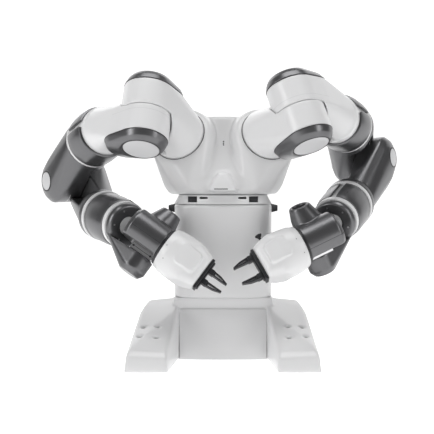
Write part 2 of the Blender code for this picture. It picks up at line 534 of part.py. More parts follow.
def build_wrist(word, six, up):
    """Sixth link: tapered casing, its end disc and the clamp; up is its cone side."""
    here = Matrix.Identity(4)
    points = ring((0.0, 0.0, up * CASING_BOTTOM), CASING_RADIUS - 0.0020)
    points += ring((0.0, 0.0, up * (CASING_BOTTOM + 0.0040)), CASING_RADIUS)
    points += ring((0.0, 0.0, up * CASING_TOP), CASING_RADIUS)
    points += ring((0.0, 0.0, up * CONE_END), CONE_RADIUS, "Z", SMALL_ROUND)
    points += ring((TOOL_ROLL_OUT, CASING_FACE + 0.0050, 0.0), CASING_NECK_RADIUS, "Y")
    points += ring((TOOL_ROLL_OUT - 0.0020, DRUM_BACK + 0.0070, 0.0), DRUM_RADIUS, "Y")
    points += ring((TOOL_ROLL_OUT - 0.0020, DRUM_BACK, 0.0), DRUM_RADIUS - 0.0070, "Y")
    casing = skin(word + "_wrist_casing", points, six, here, CAST_GREY)
    cut(casing, block("casing_face", (-0.1000, CASING_FACE, -0.1000), (0.1000, 0.1000, 0.1000), six, here))
    room = ((-0.1000, -0.1000, up * CASING_BOTTOM), (0.1000, CASING_FACE - 0.0036, up * -0.1000))
    cut(casing, block("clamp_room", room[0], room[1], six, here))
    start = (0.0, 0.0, up * (CONE_END - CUP_DEPTH))
    cut(casing, rod("cup", start, (0.0, 0.0, up * 0.1), WRIST_DISC_RADIUS + GAP, six, here, None, SMALL_ROUND))
    start = (0.0, 0.0, up * (CONE_END - CUP_DEPTH + GAP))
    end = (0.0, 0.0, up * (CONE_END - CUP_DEPTH + 0.0025))
    rod(word + "_wrist_disc", start, end, WRIST_DISC_RADIUS, six, here, DISC_GREY, SMALL_ROUND)
    low = up * (CASING_BOTTOM - GAP)
    high = -up * (FORK_GAP - GAP)
    clamp = rod(word + "_wrist_clamp", (0.0, 0.0, low), (0.0, 0.0, high), 0.0215, six, here, STEEL)
    join(clamp, block("clamp_bar", (0.0, -0.0222, low), (0.0250, 0.0215, high), six, here))
    for y in (-0.0175, 0.0175):
        middle = (low + high) / 2.0
        cut(clamp, rod("clamp_screw", (0.0200, y, middle), (0.0300, y, middle), 0.0018, six, here, None, 12))


def build_gripper(word, seven, finger_one, finger_two, opening):
    """Seventh link: tool flange and gripper body, with two sliding fingers."""
    here = Matrix.Identity(4)
    start = (0.0, 0.0, FLANGE_START)
    rod(word + "_tool_flange", start, (0.0, 0.0, FLANGE_END), TOOL_FLANGE_RADIUS, seven, here, DARK_PLASTIC)
    points = ring((0.0, 0.0, FLANGE_END + GAP), 0.0370) + ring((0.0, 0.0, 0.0120), 0.0410)
    points += ring((0.0, 0.0, 0.0260), BODY_RADIUS) + ring((0.0, 0.0, 0.0400), BODY_RADIUS - 0.0005)
    for x in (-1.0, 1.0):
        for y in (-1.0, 1.0):
            points += ring((x * 0.0200, y * 0.0140, BODY_FRONT - 0.0060), 0.0120, "Z", SMALL_ROUND)
            points += ring((x * 0.0210, y * 0.0120, BODY_FRONT), 0.0095, "Z", SMALL_ROUND)
    body = skin(word + "_gripper_body", points, seven, here, SHELL_WHITE)
    low = (-0.0300, -0.0110, BODY_FRONT + GAP)
    plate = block(word + "_gripper_plate", low, (0.0300, 0.0110, PLATE_END), seven, here, DARK_PLASTIC)
    join(plate, block("rail_form", (-0.0270, -0.0060, 0.0830), (0.0270, 0.0060, RAIL_END), seven, here))
    for label, empty, side in (("finger_a", finger_one, 1.0), ("finger_b", finger_two, -1.0)):
        low = (side * (opening - 0.0050), -0.0075, RAIL_END + GAP)
        high = (side * (opening + 0.0045), 0.0075, FINGER_ROOT_END)
        finger = block(word + "_" + label, low, high, empty, here, DARK_PLASTIC)
        blade = []
        for y in (-1.0, 1.0):
            blade += [Vector((side * (opening + x), y * 0.0060, 0.0920)) for x in (-0.0042, 0.0045)]
            blade += [Vector((side * (opening + x), y * 0.0040, FINGER_TIP)) for x in (-0.0045, -0.0015)]
            blade += [Vector((side * (opening + 0.0028), y * 0.0050, 0.1100))]
        join(finger, skin("finger_blade", blade, empty, here))
        window = ((-0.0016, 0.0985), (0.0020, 0.0985), (-0.0026, 0.1160), (-0.0006, 0.1160))
        points = [Vector((side * (opening + x), y, z)) for y in (-0.0200, 0.0200) for x, z in window]
        cut(finger, skin("finger_window", points, empty, here))
    return body


def build_arm(word, shoulder, turns, mirror, opening):
    """One arm; mirror is +1 or -1 and swaps the wrist left for right."""
    steps = [
        shoulder,
        move(SHOULDER_BEND_OUT, 0.0, SHOULDER_BEND_UP) @ turn(90.0, "X"),
        move(-UPPER_ROLL_BACK, UPPER_ROLL_ALONG, 0.0) @ turn(-90.0, "X"),
        move(-ELBOW_BACK, 0.0, ELBOW_UP) @ turn(-90.0, "Y") @ turn(90.0, "X"),
        move(FOREARM_ROLL_OUT, FOREARM_ROLL_ALONG, 0.0) @ turn(-90.0, "X"),
        move(-WRIST_BEND_BACK, 0.0, WRIST_BEND_ALONG) @ turn(90.0, "X"),
        move(TOOL_ROLL_OUT, TOOL_ROLL_ALONG, 0.0) @ turn(-90.0, "X"),
    ]
    links = []
    parent = base_frame
    for number, (step, angle) in enumerate(zip(steps, turns), start=1):
        parent = joint_empty(f"{word}_joint_{number}", parent, step @ turn(angle, "Z"))
        links.append(parent)
    fingers = [joint_empty(f"{word}_slide_{label}", parent, Matrix.Identity(4)) for label in ("a", "b")]
    build_shoulder(word, links[0], links[1])
    build_elbow(word, links[2], links[3])
    build_forearm(word, links[4], mirror)
    build_wrist(word, links[5], mirror)
    body = build_gripper(word, links[6], *fingers, opening)
    return body, links[6]


base_frame = joint_empty("base_frame", None, Matrix.Identity(4))
right_turn = Euler((-SHOULDER_ROLL, SHOULDER_PITCH, -SHOULDER_YAW - math.pi), "XYZ").to_matrix().to_4x4()
left_turn = Euler((SHOULDER_ROLL, SHOULDER_PITCH, SHOULDER_YAW), "XYZ").to_matrix().to_4x4()
right_shoulder = move(-SHOULDER_X, SHOULDER_Y, SHOULDER_Z) @ right_turn
left_shoulder = move(SHOULDER_X, SHOULDER_Y, SHOULDER_Z) @ left_turn
build_pedestal(base_frame)
build_torso(base_frame, [right_shoulder, left_shoulder])
build_arm("right", right_shoulder, RIGHT_TURNS, 1.0, RIGHT_OPENING)
left_body, left_tool = build_arm("left", left_shoulder, LEFT_TURNS, -1.0, LEFT_OPENING)

# Small suction cup that stands in a bore in the side of the left gripper
cup_at = move(-0.0330, 0.0, CUP_HEIGHT) @ turn(-90.0, "Y")
profile = [(0.0066, 0.0190), (0.0060, 0.0175), (0.0024, 0.0130), (0.0024, 0.0084), (0.0042, 0.0080), (0.0042, 0.0)]
turned("left_suction_cup", profile, left_tool, cup_at, DARK_PLASTIC, SMALL_ROUND)
bore = rod("cup_bore", (0.0, 0.0, -GAP), (0.0, 0.0, 0.0400), 0.0042 + GAP, left_tool, cup_at, None, SMALL_ROUND)
cut(left_body, bore)
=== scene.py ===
import json
import math

import bmesh
import bpy
from mathutils import Euler, Matrix, Vector

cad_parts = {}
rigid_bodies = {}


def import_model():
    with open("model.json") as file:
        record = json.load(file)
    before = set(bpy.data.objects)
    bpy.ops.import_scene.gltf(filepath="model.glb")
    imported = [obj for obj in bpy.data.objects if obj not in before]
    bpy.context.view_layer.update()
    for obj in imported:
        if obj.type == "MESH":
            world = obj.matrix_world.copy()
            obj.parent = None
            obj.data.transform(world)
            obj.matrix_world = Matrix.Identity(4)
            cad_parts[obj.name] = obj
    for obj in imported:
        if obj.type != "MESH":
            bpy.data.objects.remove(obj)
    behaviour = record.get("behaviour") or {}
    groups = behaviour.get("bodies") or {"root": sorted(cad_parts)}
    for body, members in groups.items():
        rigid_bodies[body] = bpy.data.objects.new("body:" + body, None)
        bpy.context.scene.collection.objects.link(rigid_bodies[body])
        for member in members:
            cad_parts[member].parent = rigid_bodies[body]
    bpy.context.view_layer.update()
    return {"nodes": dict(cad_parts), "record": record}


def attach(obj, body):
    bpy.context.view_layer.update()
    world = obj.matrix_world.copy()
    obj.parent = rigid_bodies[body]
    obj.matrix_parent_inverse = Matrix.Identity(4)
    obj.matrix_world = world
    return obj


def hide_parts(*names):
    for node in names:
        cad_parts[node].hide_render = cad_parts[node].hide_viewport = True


for existing in list(bpy.data.objects):
    bpy.data.objects.remove(existing, do_unlink=True)

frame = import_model()

# Clearances and facet counts
GAP = 0.0003
SCOOP_GAP = 0.0020
ROUND = 72
SMALL_ROUND = 48
FAR = 0.1000

# The robot's own right side is at -X
SIDES = ((-1.0, "right"), (1.0, "left"))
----
The problem
Only the lines from the one containing "# Small suction" through the one containing "bpy.context.scene.collection.objects.link(rigid_bodies[body])" are to be extracted, exactly as they appear, with both ends included.

Answer to the exercise
# Small suction cup that stands in a bore in the side of the left gripper
cup_at = move(-0.0330, 0.0, CUP_HEIGHT) @ turn(-90.0, "Y")
profile = [(0.0066, 0.0190), (0.0060, 0.0175), (0.0024, 0.0130), (0.0024, 0.0084), (0.0042, 0.0080), (0.0042, 0.0)]
turned("left_suction_cup", profile, left_tool, cup_at, DARK_PLASTIC, SMALL_ROUND)
bore = rod("cup_bore", (0.0, 0.0, -GAP), (0.0, 0.0, 0.0400), 0.0042 + GAP, left_tool, cup_at, None, SMALL_ROUND)
cut(left_body, bore)
=== scene.py ===
import json
import math

import bmesh
import bpy
from mathutils import Euler, Matrix, Vector

cad_parts = {}
rigid_bodies = {}


def import_model():
    with open("model.json") as file:
        record = json.load(file)
    before = set(bpy.data.objects)
    bpy.ops.import_scene.gltf(filepath="model.glb")
    imported = [obj for obj in bpy.data.objects if obj not in before]
    bpy.context.view_layer.update()
    for obj in imported:
        if obj.type == "MESH":
            world = obj.matrix_world.copy()
            obj.parent = None
            obj.data.transform(world)
            obj.matrix_world = Matrix.Identity(4)
            cad_parts[obj.name] = obj
    for obj in imported:
        if obj.type != "MESH":
            bpy.data.objects.remove(obj)
    behaviour = record.get("behaviour") or {}
    groups = behaviour.get("bodies") or {"root": sorted(cad_parts)}
    for body, members in groups.items():
        rigid_bodies[body] = bpy.data.objects.new("body:" + body, None)
        bpy.context.scene.collection.objects.link(rigid_bodies[body])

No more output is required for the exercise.